Facet-Dependent Hydrogen Evolution Reaction on M 2 P (M = Ni, Co, Fe) Single Crystals

Transition-metal phosphides (MPs) are promising earth-abundant catalysts for hydrogen evolution reactions (HERs) due to their remarkable activity and stability. To further improve their properties, facet control is a key strategy. The growth of shape-selected nanoparticles may substantially enhance electrocatalytic activity, but this approach requires fundamental studies of facet-specific catalytic properties. There are only a few reports on the facet effects of MPs, which leads to a limited understanding of the activity of each facet and hampers catalyst design. Here, we grew large hexagonal-prism-shaped single crystals of three representative M2P (M = Ni, Co, and Fe) catalysts using metal flux routes. Two facets of M2P single crystals were tested to study facet-dependent HER activities, and it was consistently demonstrated that for all M2P crystals, a tip facet [(0001) for Ni2P/Fe2P and (010) for Co2P] had a higher activity than the side facet [(101̅0) for Ni2P/Fe2P and (100) for Co2P]. HER activity between the same facet elucidated the activity ordered between different transition metals as Fe2P > Co2P > Ni2P under low-potential regions.
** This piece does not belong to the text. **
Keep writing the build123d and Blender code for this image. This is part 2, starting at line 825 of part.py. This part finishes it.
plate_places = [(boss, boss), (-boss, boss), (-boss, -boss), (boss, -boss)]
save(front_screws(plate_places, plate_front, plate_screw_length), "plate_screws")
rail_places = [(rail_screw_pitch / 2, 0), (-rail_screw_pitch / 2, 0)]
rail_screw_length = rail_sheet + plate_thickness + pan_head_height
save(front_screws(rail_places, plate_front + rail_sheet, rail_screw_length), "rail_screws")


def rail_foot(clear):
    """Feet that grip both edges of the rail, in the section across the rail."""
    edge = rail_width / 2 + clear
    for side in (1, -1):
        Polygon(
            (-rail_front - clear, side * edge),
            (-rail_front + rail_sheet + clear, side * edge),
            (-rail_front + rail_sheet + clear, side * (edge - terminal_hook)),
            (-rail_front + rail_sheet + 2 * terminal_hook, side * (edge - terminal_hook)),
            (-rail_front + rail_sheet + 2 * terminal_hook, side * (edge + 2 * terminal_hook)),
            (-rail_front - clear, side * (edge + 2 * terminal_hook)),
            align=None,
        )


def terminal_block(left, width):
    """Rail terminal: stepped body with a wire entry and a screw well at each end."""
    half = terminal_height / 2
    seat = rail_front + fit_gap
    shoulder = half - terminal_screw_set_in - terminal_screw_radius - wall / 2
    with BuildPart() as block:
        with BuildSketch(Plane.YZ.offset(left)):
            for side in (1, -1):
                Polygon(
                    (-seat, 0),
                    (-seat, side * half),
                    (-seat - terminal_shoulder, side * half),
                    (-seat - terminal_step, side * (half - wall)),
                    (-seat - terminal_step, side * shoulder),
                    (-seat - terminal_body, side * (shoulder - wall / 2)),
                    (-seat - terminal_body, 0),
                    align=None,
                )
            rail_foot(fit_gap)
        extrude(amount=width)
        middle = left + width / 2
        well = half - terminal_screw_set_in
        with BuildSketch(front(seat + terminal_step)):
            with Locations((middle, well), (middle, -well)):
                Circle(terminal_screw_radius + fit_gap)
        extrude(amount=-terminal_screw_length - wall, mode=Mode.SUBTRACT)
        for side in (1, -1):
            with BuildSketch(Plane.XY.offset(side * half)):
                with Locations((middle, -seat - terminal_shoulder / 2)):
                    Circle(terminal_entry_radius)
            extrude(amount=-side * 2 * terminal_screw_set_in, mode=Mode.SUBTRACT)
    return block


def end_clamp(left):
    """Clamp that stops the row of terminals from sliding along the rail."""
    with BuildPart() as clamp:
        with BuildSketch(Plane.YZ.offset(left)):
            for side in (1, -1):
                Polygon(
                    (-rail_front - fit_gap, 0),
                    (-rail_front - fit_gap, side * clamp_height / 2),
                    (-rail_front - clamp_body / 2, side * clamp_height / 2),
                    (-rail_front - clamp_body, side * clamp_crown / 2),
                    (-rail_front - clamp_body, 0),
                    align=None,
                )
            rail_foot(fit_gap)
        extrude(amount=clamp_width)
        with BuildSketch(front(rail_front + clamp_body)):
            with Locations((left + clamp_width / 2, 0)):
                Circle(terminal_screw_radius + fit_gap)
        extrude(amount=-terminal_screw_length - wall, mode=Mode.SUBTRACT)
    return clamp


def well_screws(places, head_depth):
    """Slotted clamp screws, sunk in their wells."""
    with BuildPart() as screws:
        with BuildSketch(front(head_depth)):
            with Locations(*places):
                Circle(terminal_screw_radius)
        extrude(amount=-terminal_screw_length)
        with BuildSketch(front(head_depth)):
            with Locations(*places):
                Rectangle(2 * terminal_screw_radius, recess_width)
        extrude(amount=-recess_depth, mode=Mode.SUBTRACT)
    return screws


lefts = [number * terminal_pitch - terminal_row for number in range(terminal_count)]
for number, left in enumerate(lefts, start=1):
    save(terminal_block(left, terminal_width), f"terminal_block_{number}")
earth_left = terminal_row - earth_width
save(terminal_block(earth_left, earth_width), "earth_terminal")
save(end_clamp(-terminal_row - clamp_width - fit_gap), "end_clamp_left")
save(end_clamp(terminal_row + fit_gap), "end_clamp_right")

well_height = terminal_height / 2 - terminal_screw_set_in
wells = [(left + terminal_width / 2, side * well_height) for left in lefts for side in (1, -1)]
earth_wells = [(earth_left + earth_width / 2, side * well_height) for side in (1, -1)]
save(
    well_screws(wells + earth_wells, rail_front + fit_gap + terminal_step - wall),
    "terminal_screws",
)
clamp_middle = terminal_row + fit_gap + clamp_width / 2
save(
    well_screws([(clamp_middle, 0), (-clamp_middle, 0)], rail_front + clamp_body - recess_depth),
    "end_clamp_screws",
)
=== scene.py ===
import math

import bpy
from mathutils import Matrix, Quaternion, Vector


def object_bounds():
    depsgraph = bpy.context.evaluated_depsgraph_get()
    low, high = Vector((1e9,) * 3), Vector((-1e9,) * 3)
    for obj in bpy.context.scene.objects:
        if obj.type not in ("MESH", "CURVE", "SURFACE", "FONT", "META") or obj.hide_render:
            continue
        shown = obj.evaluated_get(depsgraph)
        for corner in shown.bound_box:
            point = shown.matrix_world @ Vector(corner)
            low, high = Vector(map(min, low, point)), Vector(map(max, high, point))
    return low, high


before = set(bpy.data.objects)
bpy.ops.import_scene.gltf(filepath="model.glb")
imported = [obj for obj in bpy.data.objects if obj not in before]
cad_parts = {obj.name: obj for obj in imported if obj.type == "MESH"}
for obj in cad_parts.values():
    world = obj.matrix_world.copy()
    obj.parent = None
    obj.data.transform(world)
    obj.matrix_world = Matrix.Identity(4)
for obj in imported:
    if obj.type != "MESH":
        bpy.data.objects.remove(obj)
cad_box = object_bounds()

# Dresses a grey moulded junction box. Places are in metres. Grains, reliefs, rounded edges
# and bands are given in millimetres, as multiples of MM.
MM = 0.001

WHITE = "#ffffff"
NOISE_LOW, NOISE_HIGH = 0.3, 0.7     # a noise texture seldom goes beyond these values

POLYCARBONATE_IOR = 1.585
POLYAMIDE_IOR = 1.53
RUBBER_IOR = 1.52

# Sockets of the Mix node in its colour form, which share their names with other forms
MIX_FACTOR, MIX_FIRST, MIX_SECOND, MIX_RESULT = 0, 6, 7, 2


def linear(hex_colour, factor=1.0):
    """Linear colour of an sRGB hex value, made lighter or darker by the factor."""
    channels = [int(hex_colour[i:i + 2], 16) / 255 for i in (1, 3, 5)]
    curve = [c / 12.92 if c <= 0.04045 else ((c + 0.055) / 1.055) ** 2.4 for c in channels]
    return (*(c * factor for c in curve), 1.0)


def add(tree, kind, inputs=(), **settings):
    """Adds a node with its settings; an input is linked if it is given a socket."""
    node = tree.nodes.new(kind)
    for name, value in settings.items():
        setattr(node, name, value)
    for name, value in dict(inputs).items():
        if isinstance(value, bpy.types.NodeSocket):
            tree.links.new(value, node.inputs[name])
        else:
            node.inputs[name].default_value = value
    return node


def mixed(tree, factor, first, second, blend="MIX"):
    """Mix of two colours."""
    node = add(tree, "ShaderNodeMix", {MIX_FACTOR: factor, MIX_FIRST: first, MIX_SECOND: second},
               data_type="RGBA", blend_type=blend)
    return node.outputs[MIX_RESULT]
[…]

At high applied potentials, this trend is reversed due to the differences in Tafel slopes, with Ni2P becoming the most active catalyst, such that the activity of the (0001) facet of Ni2P approaches that of Pt. The calculated surface density of states (DOS) of each facet and its local curvature were found to be a useful descriptor for the activity trends among different transition metals of the same facets.